2. They won’t be able to melt the ice dams within their promised timeframe, and will leave you with a roof that’s only partly free of ice dams (and therefore at risk of caving in or leaking). They’ll claim that your roof is a “special case” and that they didn’t foresee having quite so much ice on top of one roof—and that they’ll need even more time and money to melt it all.
3. They won’t remove the ice dams on-time, and will ask that you pay them even more to finish the job. So much for only paying for the “guaranteed” number of hours!
4. They’ll hustle to get the job done by cutting corners—and potentially damaging your shingles in the process. They’ll go too quickly and won’t be able to exercise caution.
5. Instead of removing the entire ice dam(s) they will simply melt channels through the buildup of ice to relieve the standing water behind the ice dam(s). They will claim that this is standard practice in the ice dam removal industry, but this is a lie. The only time this method should be considered is around March when both daytime and nighttime temperatures are above freezing. If nighttime temperatures fall below freezing, these channels can completely freeze up again in as little as 24 hours—requiring you to fork over additional cash for even more ice dam removal in the near future.

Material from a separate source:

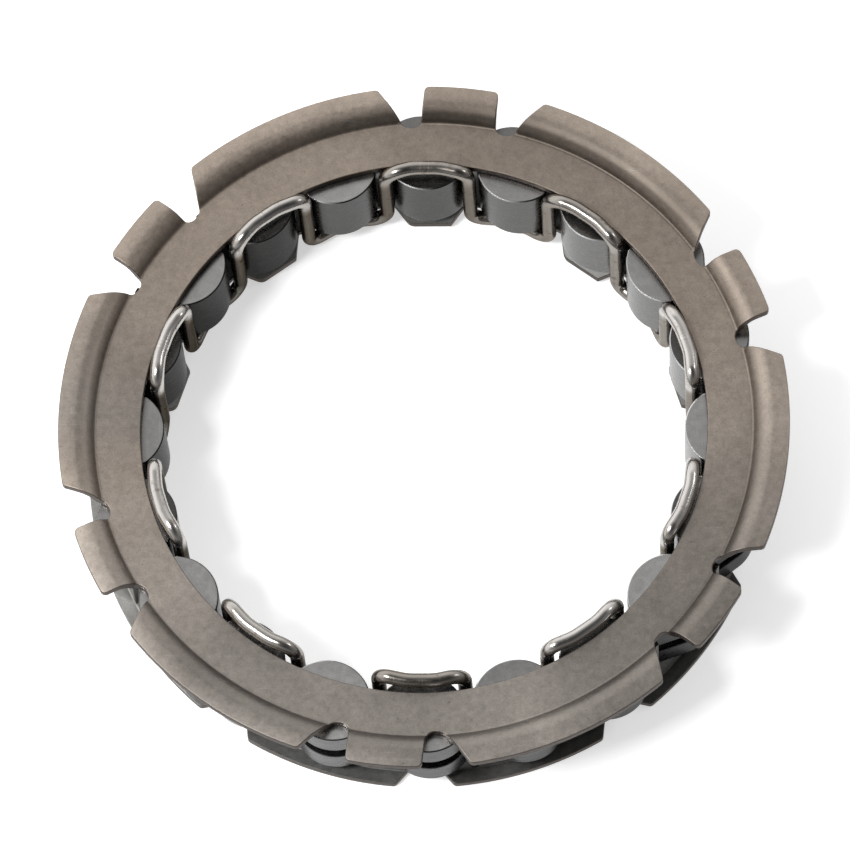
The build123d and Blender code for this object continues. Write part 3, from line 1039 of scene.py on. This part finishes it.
def garter_spring():
    per_turn = 12
    w = np.linspace(0, 1, spring_turns * per_turn, endpoint=False)
    az = 2 * pi * w
    phase = 2 * pi * spring_turns * w
    r = coil_centre_r + (coil_r - spring_wire_r) * np.cos(phase)
    path = np.stack([r * np.sin(az), r * np.cos(az), (coil_r - spring_wire_r) * np.sin(phase)], 1)
    lead = np.stack([np.cos(phase) * np.sin(az), np.cos(phase) * np.cos(az), np.sin(phase)], 1)
    verts, faces, normals, local = tube(path, spring_wire_r, 6, lead)
    make_object("garter_spring_skin", verts, faces, spring_steel, "cage", ["garter_spring"],
                normals, {"local": local, "mid": np.ones(len(verts)), "tone": np.full(len(verts), 0.8)})


def towards(azimuth, from_zenith):
    """Unit vector at an azimuth and an angle from straight up."""
    a, t = radians(azimuth), radians(from_zenith)
    return Vector((sin(t) * sin(a), sin(t) * cos(a), cos(t)))


def studio_floor():
    material, _, shader = new_material("studio_floor")
    shader.inputs["Base Color"].default_value = (*grey(0.72), 1)
    shader.inputs["Emission Color"].default_value = (1, 1, 1, 1)
    shader.inputs["Emission Strength"].default_value = 0.52
    shader.inputs["Roughness"].default_value = 0.9
    shader.inputs["Specular IOR Level"].default_value = 0.1
    mesh = bpy.data.meshes.new("studio_floor")
    z = (-lip_z - floor_gap) * MM
    mesh.from_pydata([(x * floor_half, y * floor_half, z) for x, y in ((-1, -1), (1, -1), (1, 1), (-1, 1))],
                     [], [(0, 1, 2, 3)])
    mesh.materials.append(material)
    floor = bpy.data.objects.new("studio_floor", mesh)
    bpy.context.scene.collection.objects.link(floor)


def light_tent(camera_side):
    """World light that is even enough for a bright floor, with the dark and bright sides steel needs."""
    world = bpy.data.worlds.new("studio")
    bpy.context.scene.world = world
    world.use_nodes = True
    tree = world.node_tree
    background = tree.nodes["Background"]
    direction = add(tree, "ShaderNodeTexCoord").outputs["Generated"]

    def facing(way):
        node = add(tree, "ShaderNodeVectorMath", operation="DOT_PRODUCT")
        tree.links.new(direction, node.inputs[0])
        node.inputs[1].default_value = way
        return math_node(tree, "MULTIPLY_ADD", node.outputs["Value"], 0.5, 0.5)

    back = (sin(radians(back_azimuth)), cos(radians(back_azimuth)), back_rise)
    light = times(tree, ramp(tree, facing(camera_side), *tent_stops), ramp(tree, facing(back), *back_stops))
    tree.links.new(light, background.inputs["Color"])
    background.inputs["Strength"].default_value = 1.0


def softbox(name, azimuth, from_zenith, size, power):
    light = bpy.data.lights.new(name, "AREA")
    light.shape = "SQUARE"
    light.size = size
    light.energy = power
    obj = bpy.data.objects.new(name, light)
    stand = towards(azimuth, from_zenith) * softbox_distance
    obj.location = stand
    obj.rotation_mode = "QUATERNION"
    obj.rotation_quaternion = (-stand).to_track_quat("-Z", "Y")
    bpy.context.scene.collection.objects.link(obj)


def studio():
    studio_floor()
    away = towards(camera_azimuth, camera_tilt)
    image_up = Vector((sin(radians(image_turn)), cos(radians(image_turn)), 0))
    up = (image_up - away * image_up.dot(away)).normalized()
    right = up.cross(away)
    light_tent(away)
    softbox("key", 240, 33, 0.15, 3.2)
    softbox("fill", 70, 52, 0.13, 0.3)

    target = Vector((0, 0, flat_z)) + right * aim_right - up * aim_down
    camera = bpy.data.cameras.new("camera")
    camera.sensor_width = sensor_width
    camera.lens = sensor_width * camera_distance * pixels_per_mm / image_width
    camera.clip_start = 0.01
    camera.clip_end = 20
    obj = bpy.data.objects.new("camera", camera)
    obj.matrix_world = Matrix((
        (right.x, up.x, away.x, 0),
        (right.y, up.y, away.y, 0),
        (right.z, up.z, away.z, 0),
        (0, 0, 0, 1),
    ))
    obj.location = (target + away * camera_distance) * MM
    bpy.context.scene.collection.objects.link(obj)
    bpy.context.scene.camera = obj
    bpy.context.scene.view_settings.view_transform = "Standard"


upper_plate()
lower_plate()
sprags()
wire()
garter_spring()
studio()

Warning Sign #3. Free estimates. Anyone who offers free estimates is an amateur—someone who wants to make a quick buck on ice dam removal in the winter because his or her main line of business hasn’t been doing so well.
Experienced ice dam removers know that they can only provide an estimate of time once they see the full extent of the ice dams—which requires clearing all the snow first.
Anyone who gives you a free estimate either doesn’t know better or is just trying to get his foot in the door by telling you what you want to hear. They’ll give you a surprisingly low estimate of time and then after they’ve climbed up on the roof and removed your snow they’ll come back down and tell you that the ice dams are much bigger than they thought. They’ll tell you that there was a lot of ice underneath the snow and they couldn’t see it until after they removed the snow (which is of course always true).
You may think this makes perfect sense and give them the go-ahead to complete the extra work. But they knew from the very beginning that they wouldn’t be able to tell how big the ice dams were until they actually removed the snow; it’s a classic case of low-balling you. The moral of the story? Don’t trust “free estimates”—ever.
In general, if you think it sounds too good to be true, you’re probably right. When you’re choosing an ice dam removal service, don’t shy away from asking a lot of questions, or saying no to a company that gives off any of these 3 warning signs: your home and your finances demand nothing less.